«Первое пленарное заседание состоялось 28 ноября в здании русского посольства. Мы все заняли места вокруг огромного стола. Заседание прошло главным образом за комплиментарными речами Большой Тройки, хотя также имел место обмен мнениями по общим вопросам. С особым интересом я наблюдал за Сталиным, поскольку видел его впервые. Он произвел на меня большое впечатление, но я почувствовал к нему интенсивную неприязнь. Трудно выразить словами, что послужило причиной моей антипатии, но у меня возникло ощущение тревоги и недоверия. Тем не менее, он производил огромное впечатление, и был во всех отношениях сопоставим с двумя выдающимися личностями, с которыми ему предстояло иметь дело. Он мгновенно вникал в суть проблем, никогда не терялся с ответом и не нуждался ни в каких консультациях. Он безошибочно улавливал слабую сторону в любом утверждении».
Остальные советские руководители не произвели на адмирала особого впечатления: «Молотов говорил много, но практически ничего не сказал. Ворошилов производил впечатление упрямства и дубиноголовости. Тем не менее, он представлял русский эквивалент начальника генерального штаба. Поэтому Бруку, Порталу и мне приходилось общаться именно с ним. Чтобы не давить на него во время переговоров, мы с Дилоном обычно выходили прогуляться в палисадник посольства».
На банкете по случаю дня рождения Черчилля Каннингхэму довелось лично пообщаться со Сталиным: «На следующий день, 30 ноября был день рождения Черчилля, которому исполнилось 69. Утром мы, начальники штабов, пришли к нему в комнату пожелать всяческих благ.
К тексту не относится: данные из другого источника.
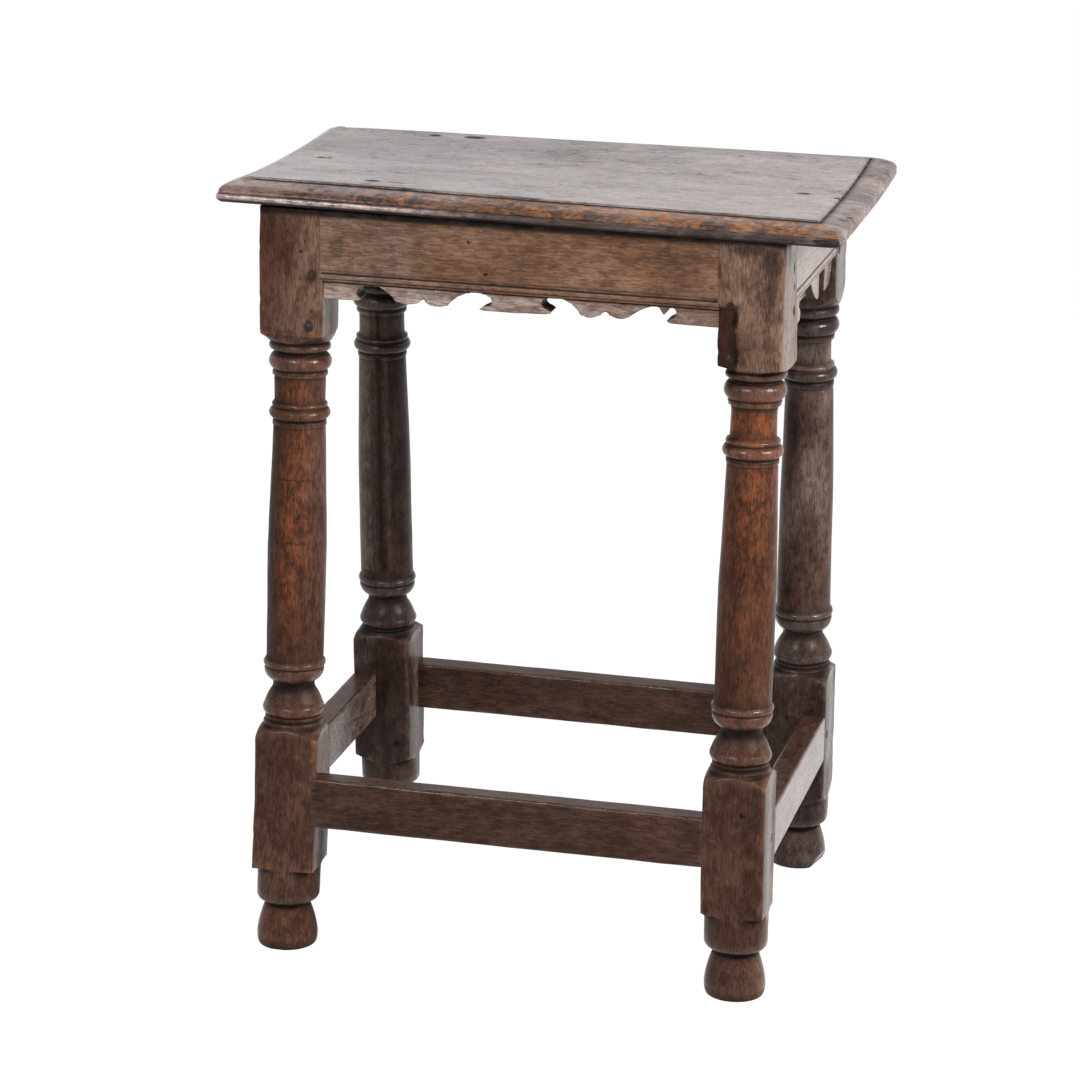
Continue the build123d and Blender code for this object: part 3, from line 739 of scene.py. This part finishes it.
def make_leg(corner, seed, material, colours):
    """One worn leg: a square blank with its turned profile."""
    up = leg_levels()
    u, a = np.meshgrid(up, leg_angles(), indexing="ij")
    probe = leg_points(HALF, a, u) + seed * 131.0
    near = lambda size, key: noise(probe, size, key).reshape(u.shape)
    square = blank_radius(corner, u, a, near)
    turned = turned_radius(corner, up)[:, None]
    sharp = 0.35
    blend = unit(0.5 + (turned - square) / (2 * sharp))
    radius = turned * (1 - blend) + square * blend - sharp * blend * (1 - blend)
    radius += 0.22 * near((24, 24, 60), 4) + 0.10 * near((5, 5, 14), 5)
    relief = radius - blur(radius, up, 4.5)
    arris = ramp(0.25, 0.0, np.abs(np.abs(np.tan(a)) - 1)) * ramp(ROUND, 28, radius)
    chips = unit(near((6, 6, 9), 6) - 0.45) * arris
    radius -= 1.6 * chips
    missing = missing_piece(corner, radius, u, a, near)
    radius -= 1.5 * missing
    if corner == "back_right":
        radius = broken_foot(radius, u, a)
    co = place_leg(corner, radius * np.cos(a), radius * np.sin(a), u)

    cloud = near((16, 16, 40), 8)
    column = np.any([(u > start) & (u < end) for start, end in COLUMNS], axis=0)
    warm, pale_and_sheen, dirt_and_shade = colours(np.degrees(a) % 360, u, cloud, column)
    grime_and_shade = unit(-relief * 0.75) + unit(-cloud - 0.35) * 0.4 + dirt_and_shade + missing * 0.62
    foot_groove = ramp(36, 31.6, u) * ramp(29, 31.5, u)
    # Darker at the foot and in its groove, and painted shadow close under the seat.
    grime_and_shade += ramp(7, 0, u) * 0.3 + shadow_under_seat(u) + foot_groove * 0.6
    wear_and_highlight = (unit(relief * 0.25) + arris * 0.3 + chips * 1.2) * (1 - missing)
    facing = unit(np.cos(a)) ** 6 * (corner != "back_left")
    low_sheen = 0 if corner == "front_left" else 0.1
    sheen = (u > 446) * 0.2 + (u < 160) * (u > 56) * low_sheen
    gloss = np.clip(relief * 0.6, 0, 0.22) * ~(radius > ROUND) + facing * sheen
    marks = {"grain": leg_points(radius, a, u) * MM + leg_origin(seed)}
    fields = {"grime_and_shade": grime_and_shade, "wear_and_highlight": wear_and_highlight, "warm": warm, "pale_and_sheen": pale_and_sheen * (1 - missing), "gloss": gloss}
    marks |= {key: field.ravel() for key, field in fields.items()}

    count, around = u.shape
    ends = [np.arange(around)[::-1], (count - 1) * around + np.arange(around)]
    co, faces, marks = capped(co, tube_faces(count, around), ends, marks)
    if corner.startswith("back"):
        faces = [f[::-1] for f in faces]
    piece = build("worn_leg_" + corner, co, faces, marks, material)
    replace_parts(piece, "leg_" + corner)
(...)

Мы хотели было спеть ему „Happy birthday to you“, но подумав, решили, что у нас не хватит на это таланта. Вечером премьер-министр устроил праздничный ужин для всех делегатов. Вечер удался на славу, и не без юмора. Тосты начались почти сразу, и великие люди имели повод блеснуть красноречием. Молотов превзошел сам себя. Пили по очереди за здоровье каждого присутствовавшего, и каждый раз Сталин поднимался, обходил вокруг стола и лично чокался с тем, за кого провозглашался тост. Сердечность и единение союзников никогда не были более тесными. Позднее вечером я спросил у Сталина, почему он не взял с собой адмирала, который представлял бы отважный русский флот. Он ответил, что в этом нет никакой необходимости. Русский флот он возглавлял лично».
Ближе к окончанию конференции все британские начальники штабов выразили желание съездить к Каспийскому морю, расстояние до которого составляло около 170 км. Однако им категорически запретили делать это, и вообще, рекомендовали поменьше «высовываться» за стены посольства. Таким образом, Тегеран стал самой дальней точкой на востоке, где довелось побывать Каннингхэму. За все время почти полувековой службы на фронте ему ни разу не приходилось проходить через Суэцкий канал и побывать хотя бы в Красном море.
По возращении Каннингхэма в Адмиралтейство действия британского флота в последнем месяце уходящего 1943 г. ознаменовались двумя ощутимыми успехами. В Бискайском заливе немцы активно нарушали блокаду французских портов с помощью нескольких быстроходных вооруженных торговых судов. Когда прерыватель блокады возвращался обратно, ему навстречу высылали сильный эскорт эсминцев, которые встречали транспорт в точке рандеву, примерно в 400 милях от своих берегов и сопровождали домой. Англичанам долгое время никак не удавалось их перехватить.
Утром 27 декабря самолет «сандерленд» обнаружил подозрительное судно примерно в 500 милях к западу от мыса Финистерре. Им оказался германский прорыватель блокады, вооруженный артиллерией. В указанный квадрат отправился еще один самолет и разбомбил вражеский транспорт. Его команда оказалась в воде на шлюпках и плотиках.
Немедленно по получении первого сообщения «Сандерленда» крейсеры «Глазго» и «Энтерпрайз» вышли в море, чтобы перехватить эсминцы, которые, как подозревали англичане, будут посланы встречать прорывателя блокады. Изучив инструкции, Каннингхэм обнаружил, что крейсерам предстоит описать полукруг, радиусом примерно в 400 миль, чтобы избежать встречи с авиацией противника. Адмирал сразу понял, что в этом случае их шансы перехватить немецкие эсминцы будут практически равны нулю. Каннингхэм, привыкший к операциям флота под постоянным бомбежками на Средиземном море считал, что в подобных мероприятиях следует принимать риск атаки с воздуха, поскольку вероятность получения крейсерами повреждений от атакующих самолетов в открытом море не столь уже велика. Поэтому он приказал «Глазго» и «Энтерпрайзу» «спрямить» маршрут на 200 миль.